DPC’s letter commenting on this year’s ESRD Payment Rule warns that Medicare is not addressing workforce shortages that are impacting patient care. The letter reports the following findings from our recent member survey:

  • 62% of patients reported that the recent labor shortages had impacted their care: 43% said that staff turnover disrupted their care; 28% reported delays to their treatment; and 7% reported that they had to change shifts or facilities.
  • In 2013, in response to a question about wait times at facilities, the same proportion of patients, 14%, reported increases in wait times as decreases in wait times.

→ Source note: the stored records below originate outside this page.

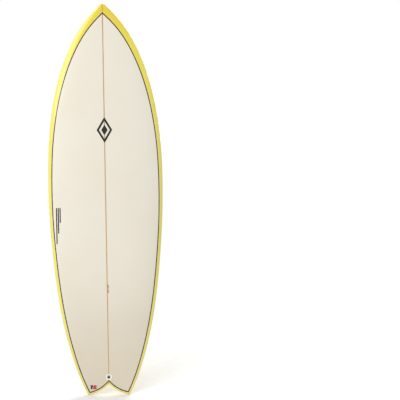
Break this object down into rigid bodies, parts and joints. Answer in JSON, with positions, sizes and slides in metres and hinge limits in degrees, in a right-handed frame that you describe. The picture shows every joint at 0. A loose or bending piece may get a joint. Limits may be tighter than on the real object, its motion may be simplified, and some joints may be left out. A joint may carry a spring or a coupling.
{
  "type": "surfboard",
  "caption": "Swallow-tail fish surfboard with a wooden stringer, tinted bottom and cut lap, flat fin plugs with tab slots and grub screws, and a leash plug; no fins fitted.",
  "frame": {"origin": "midway between the two tail tips, at half the thickness of the tail; everything but fabric and resin is forward of it", "axes": "+Z from the tail to the nose, -Y out of the deck, +Y out of the bottom, +X to the right of someone looking at the deck; the board stands upright on its tail, as it hangs in a rack"},
  "size_m": [0.539, 0.1366, 1.778],
  "materials": {
    "foam": "matt closed-cell foam",
    "stringer_wood": "planed",
    "tinted_glass": "gloss, translucent yellow resin tint over fibreglass",
    "clear_glass": "gloss, clear resin over white foam",
    "patch_cloth": "resin-filled glass cloth",
    "pinline_resin": "gloss",
    "plug_plastic": "sanded nylon",
    "screw_steel": "stainless",
    "pin_steel": "stainless",
    "print_black": "printed rice paper under resin",
    "print_grey": "printed rice paper under resin",
    "print_sticker": "printed sticker under resin"
  },
  "bodies": {
    "board": {"stringer": "stringer_wood", "foam_blank_left": "foam", "foam_blank_right": "foam", "bottom_laminate": "tinted_glass", "deck_laminate": "clear_glass", "deck_patch": "patch_cloth", "pinline": "pinline_resin", "fin_patch_left": "patch_cloth", "fin_patch_right": "patch_cloth", "fin_plug_left": "plug_plastic", "fin_plug_right": "plug_plastic", "leash_plug_cup": "plug_plastic", "leash_plug_pin": "pin_steel", "deck_emblem": "print_black", "rail_mark": "print_black", "tail_sticker": "print_sticker", "bottom_emblem": "print_grey", "bottom_mark": "print_black", "tail_disc": "print_grey"},
    "fin_screw_left_front": {"fin_screw_left_front": "screw_steel"},
    "fin_screw_left_rear": {"fin_screw_left_rear": "screw_steel"},
    "fin_screw_right_front": {"fin_screw_right_front": "screw_steel"},
    "fin_screw_right_rear": {"fin_screw_right_rear": "screw_steel"}
  },
  "joints": [
    {"name": "fin_screw_left_front_travel", "type": "slide", "parent": "board", "child": "fin_screw_left_front", "axis": [-0.0183, 0.9673, 0.2531], "range_m": [-0.0015, 0.006]},
    {"name": "fin_screw_left_rear_travel", "type": "slide", "parent": "board", "child": "fin_screw_left_rear", "axis": [-0.0183, 0.9673, 0.2531], "range_m": [-0.0015, 0.006]},
    {"name": "fin_screw_right_front_travel", "type": "slide", "parent": "board", "child": "fin_screw_right_front", "axis": [0.0183, 0.9673, 0.2531], "range_m": [-0.0015, 0.006]},
    {"name": "fin_screw_right_rear_travel", "type": "slide", "parent": "board", "child": "fin_screw_right_rear", "axis": [0.0183, 0.9673, 0.2531], "range_m": [-0.0015, 0.006]}
  ]
}
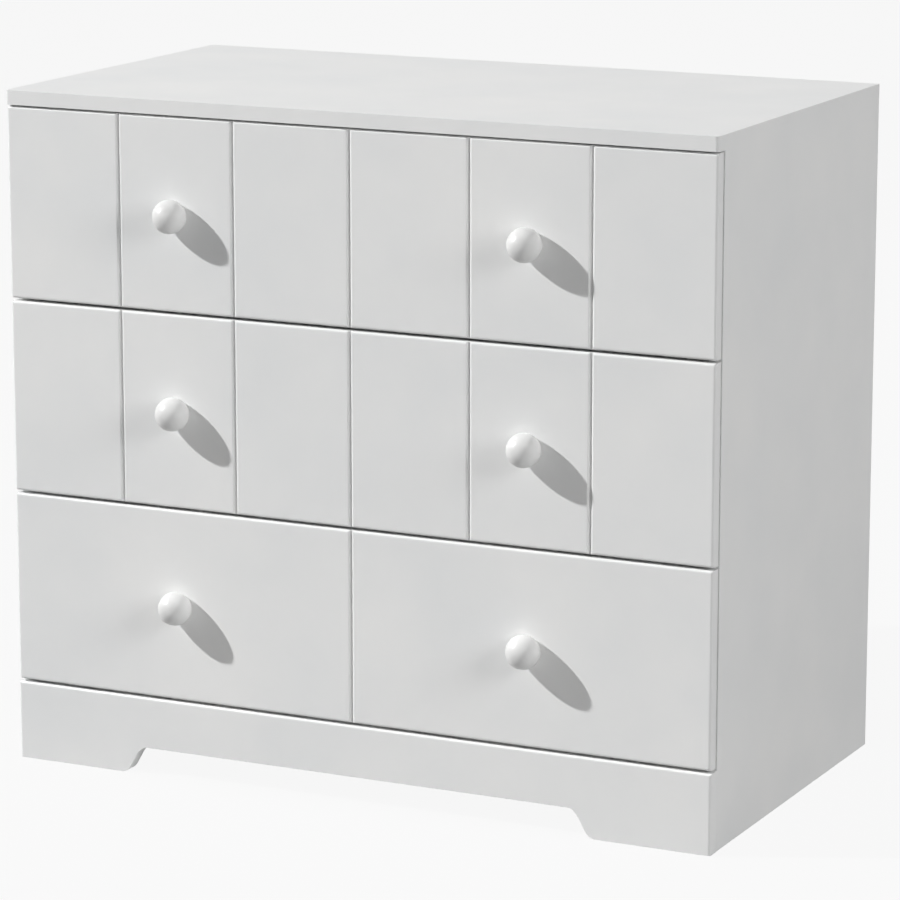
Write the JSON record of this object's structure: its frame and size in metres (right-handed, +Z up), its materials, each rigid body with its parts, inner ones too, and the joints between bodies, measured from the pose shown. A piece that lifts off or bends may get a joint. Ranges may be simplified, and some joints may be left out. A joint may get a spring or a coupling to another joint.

This year, 24% report increases in wait times and only 11% reported decreases.
  • In 2013, we asked patients whether “in the past year, has time spent with health care providers (nurses, technicians) in your primary dialysis center increased, decreased, or stayed the same.” Ten years ago, only 13% reported the time had decreased; this year it was 26%.

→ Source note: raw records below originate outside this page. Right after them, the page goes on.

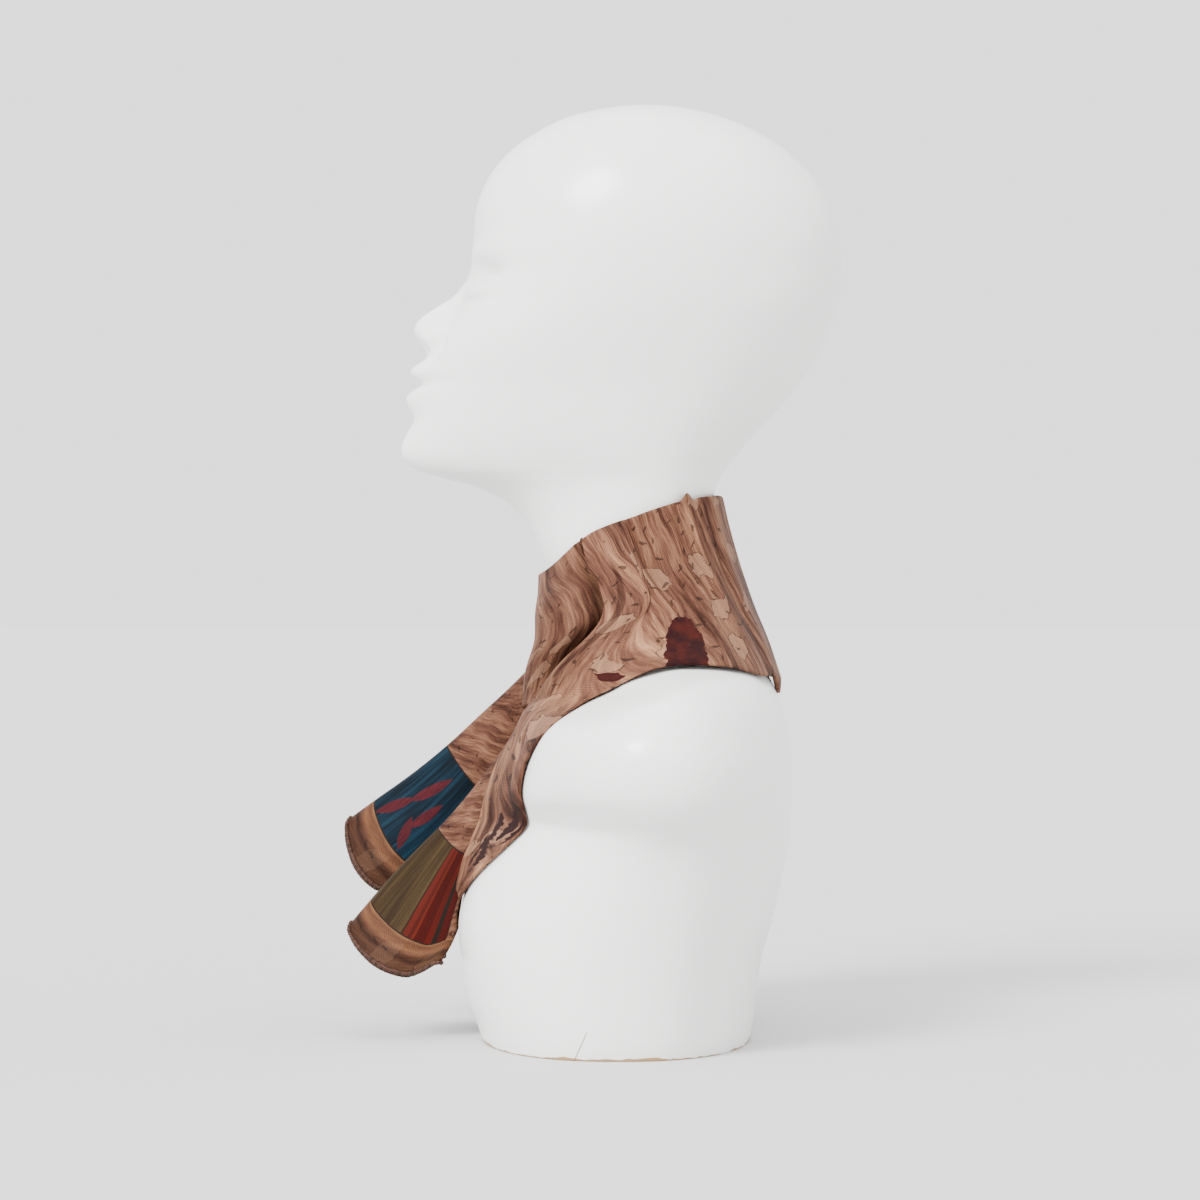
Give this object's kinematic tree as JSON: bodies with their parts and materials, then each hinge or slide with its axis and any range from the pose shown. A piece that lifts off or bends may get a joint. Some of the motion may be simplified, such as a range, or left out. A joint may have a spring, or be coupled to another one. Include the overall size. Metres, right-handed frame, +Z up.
{
  "type": "foulard on a display bust",
  "caption": "A folded silk foulard in printed brown twill wound round the neck of a white limbless display bust, its two ends standing out in front, one blue and one olive and orange.",
  "frame": {"origin": "middle of the bust's flat base", "axes": "+Z up, the bust faces -Y and its left side is +X"},
  "size_m": [0.348, 0.2523, 0.4636],
  "materials": {
    "bust_paint": "gloss white",
    "silk_twill": "satin, printed in browns",
    "silk_twill_blue": "satin, printed blue with brown borders",
    "silk_twill_olive": "satin, printed olive and orange with brown borders"
  },
  "bodies": {
    "root": {"display_bust": "bust_paint", "foulard_collar": "silk_twill", "foulard_front_fold": "silk_twill", "foulard_lapel_left": "silk_twill", "foulard_lapel_right": "silk_twill", "foulard_end_near": "silk_twill_olive", "foulard_end_far": "silk_twill_blue"}
  },
  "joints": []
}
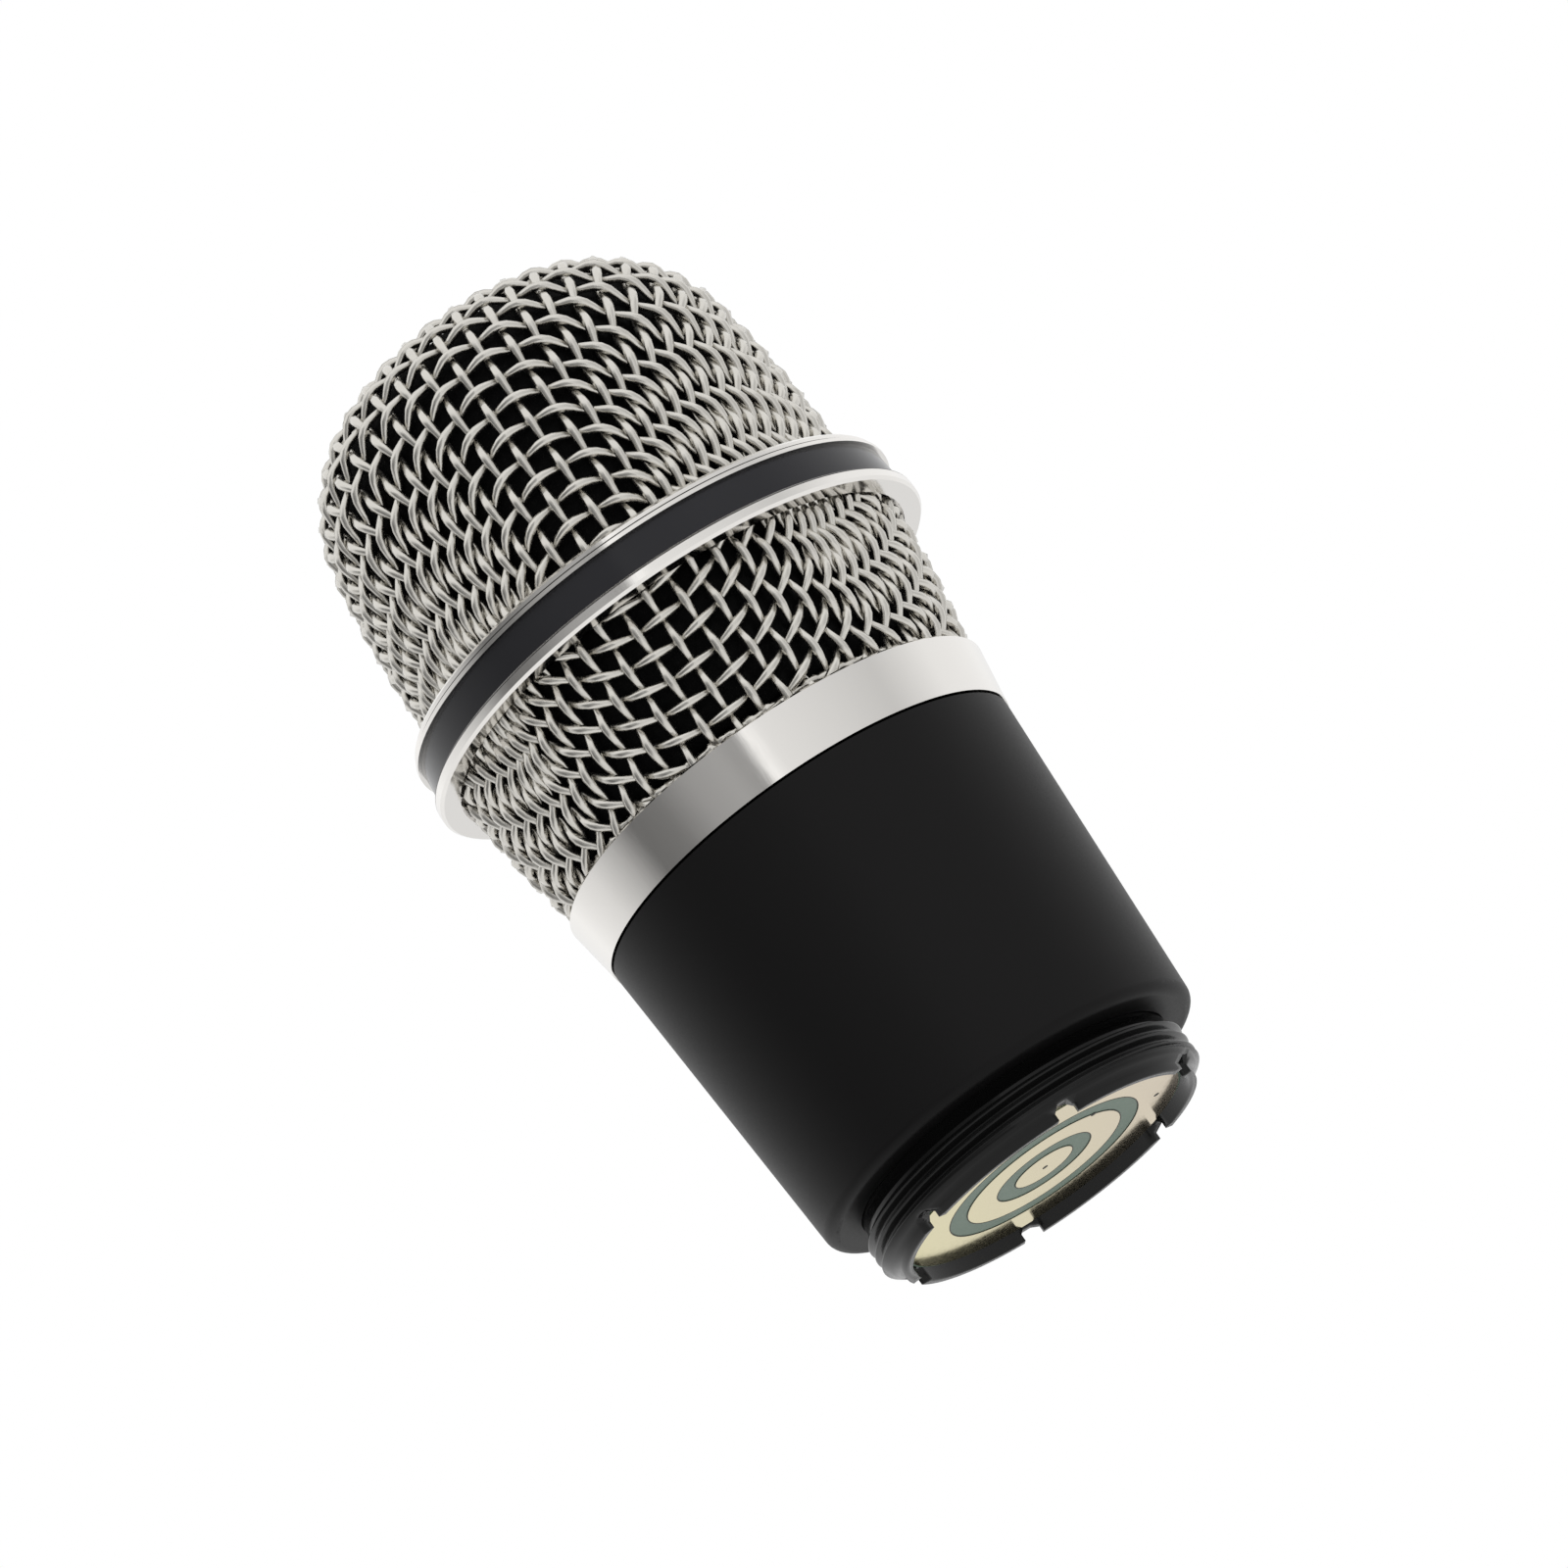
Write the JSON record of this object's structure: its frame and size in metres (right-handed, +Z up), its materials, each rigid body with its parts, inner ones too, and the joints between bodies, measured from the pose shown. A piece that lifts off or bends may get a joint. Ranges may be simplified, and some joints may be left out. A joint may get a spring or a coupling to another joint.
{
  "type": "wireless microphone capsule",
  "caption": "Screw-on capsule head for a handheld radio microphone: woven wire grille with ring band, bright collar, tapered black body and threaded neck with a flat contact board.",
  "frame": {"origin": "centre of the bottom of the bounding box: on the axis, in the plane of the notched rim's end", "axes": "+Z up along the axis, from the notched rim to the grille's crown; +Y away from the side that the picture shows"},
  "size_m": [0.048, 0.048, 0.0897],
  "materials": {
    "bright_wire": "bright nickel on woven steel wire",
    "bright_metal": "polished nickel, faint turning marks",
    "black_band": "smooth gloss black",
    "black_body": "fine matte black coat",
    "black_neck": "semi-gloss black coat on metal",
    "board": "grey-green solder mask on glass fibre board",
    "contact_gold": "pale gold plating",
    "foam": "open black foam",
    "holder_plastic": "moulded black",
    "rubber": "soft black",
    "capsule_plastic": "moulded dark grey",
    "soft_iron": "zinc plated, turned",
    "magnet_metal": "nickel plated magnet",
    "copper": "enamelled copper winding",
    "clear_film": "thin polyester film",
    "felt": "pressed felt",
    "steel": "plated steel",
    "red_lead": "red insulation",
    "black_lead": "black insulation"
  },
  "bodies": {
    "root": {"upper_grille": "bright_wire", "lower_grille": "bright_wire", "grille_ring": "bright_metal", "ring_band": "black_band", "grille_collar": "bright_metal", "upper_foam": "foam", "lower_foam": "foam", "body_shell": "black_body", "threaded_neck": "black_neck", "contact_board": "board", "centre_contact": "contact_gold", "middle_contact": "contact_gold", "outer_contact": "contact_gold", "capsule_holder": "holder_plastic", "holder_screws": "steel", "rubber_ring": "rubber", "rear_cup": "capsule_plastic", "cartridge_housing": "capsule_plastic", "yoke_cup": "soft_iron", "magnet": "magnet_metal", "pole_piece": "soft_iron", "voice_coil": "copper", "damping_felt": "felt", "diaphragm": "clear_film", "front_cap": "capsule_plastic", "terminal_board": "board", "hot_lead": "red_lead", "return_lead": "black_lead"}
  },
  "joints": []
}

The proposed rule would only increase reimbursements by 1.7%, despite labor costs that have risen by 9.7% over the past two years. Complicating matters further, calculation errors in the past two annual cycles have left payments 4 percentage points below what they should be.

DPC asked Medicare to apply an Essential Worker Safety Catch, to look back on previous updates, and reconsider current forecasts, so updates are trued up and don’t fall behind actual changes in compensation.

DPC also calls attention to the distorted rollout of Korsuva, the drug that treats pruritis. Empirical research has found a prevalence of moderate to severe pruritis among dialysis patients of 33 percent, but Korsuva is being dispensed to fewer than one percent of patients. It is believed that nephrologists are reluctant to prescribe it due to uncertainties about its status in the ESRD bundled payment. This year, Medicare proposes to use the artificially low take-up of the drug to add a tiny amount to the bundle, thereby locking in a depressed rate of utilization in perpetuity. DPC is asking that the drug be separately billable, to ensure wider patient access.

Medicare also proposes to add new items to the ESRD Quality Incentive Program relating to health equity and social determinants of health. DPC reiterated its longtime position that mere symbolism does not suffice to address these issues, and that Medicare must commit new funding to compensate for disadvantages to actually improve outcomes.